Allen does introduce the phrase 'Ozymandias melancholia' in that last segment - a depression that falls upon those looking for what has been lost and realizing it is gone forever - an apt allegory for a city where ancient ruins live alongside a modern landscape.  Allen fans may just experience their own Ozymandias melancholia for the early, funny ones.

C-

Robin:
Couples converge on the Eternal City of Rome to meet parents, parents-to-be, in-laws and in-laws-to-be. Writer-director Woody Allen brings together a huge ensemble cast to fill the many characters’ shoes as he shows off that beautiful city in “To Rome with Love.”

Woody won an Oscar this year for his original script for “Midnight in Paris.” That film was a lovely fantasy homage to Paris in the 1920s when the icons of art, literature and philosophy began their auspicious careers. His move to Rome does not have the fairy tale hook of “Midnight” and, with an enormous cast, too many stories to follow.

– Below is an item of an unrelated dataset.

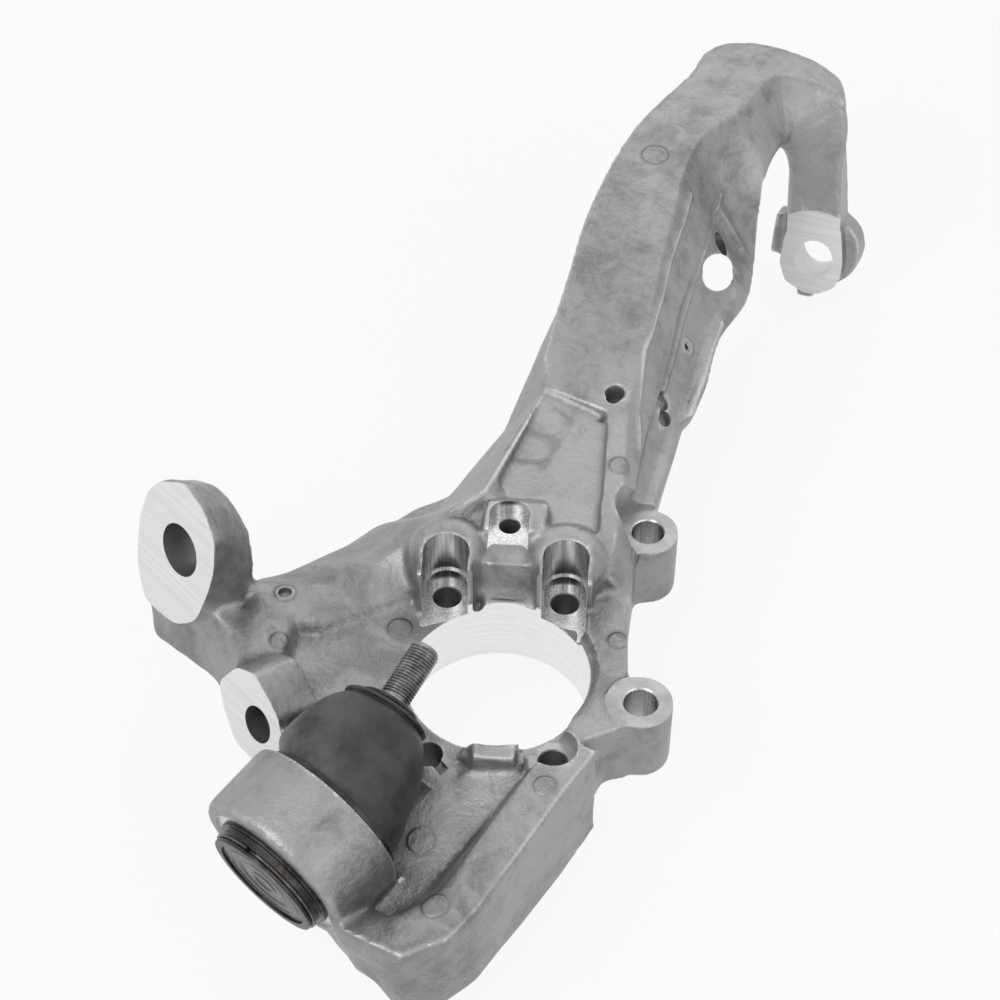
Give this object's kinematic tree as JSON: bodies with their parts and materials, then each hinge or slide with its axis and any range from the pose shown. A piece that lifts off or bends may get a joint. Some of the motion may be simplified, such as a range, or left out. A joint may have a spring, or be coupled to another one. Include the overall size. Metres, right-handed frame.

Woody Allen, when not the star of his films, often times has a surrogate character take his place – John Cusack in “Shadow and Fog,” Kenneth Branagh in “Celebrity” and Owen Wilson in “Midnight in Paris.” In “To Rome with Love” the auteur has several alter egos from Aleck Baldwin, to Jesse Eisenberg and to Woody himself, making this one of his more self-indulgent films to date. And, none of these permutations, including his own, is endearing or dimensional. Most of the characters in “To Rome with Love” are only one- or two-dimensional, making this a lesser Woody Allen effort both as writer and director.

The story, if you can call it that, is a series of unconnected vignettes that follow the characters through there trials of love and fame. Roberto Beignini, for instance, is an everyman kind of guy who wakes up one day to find himself famous – for no reason – and is told that he is famous for being famous. When he loses his fame it is to new nobody and Beignini’s character, Leopoldo, is deflated when nobody cares about him anymore. This is the problem with “To Rome with Love” - I simply do not care. I give it a C.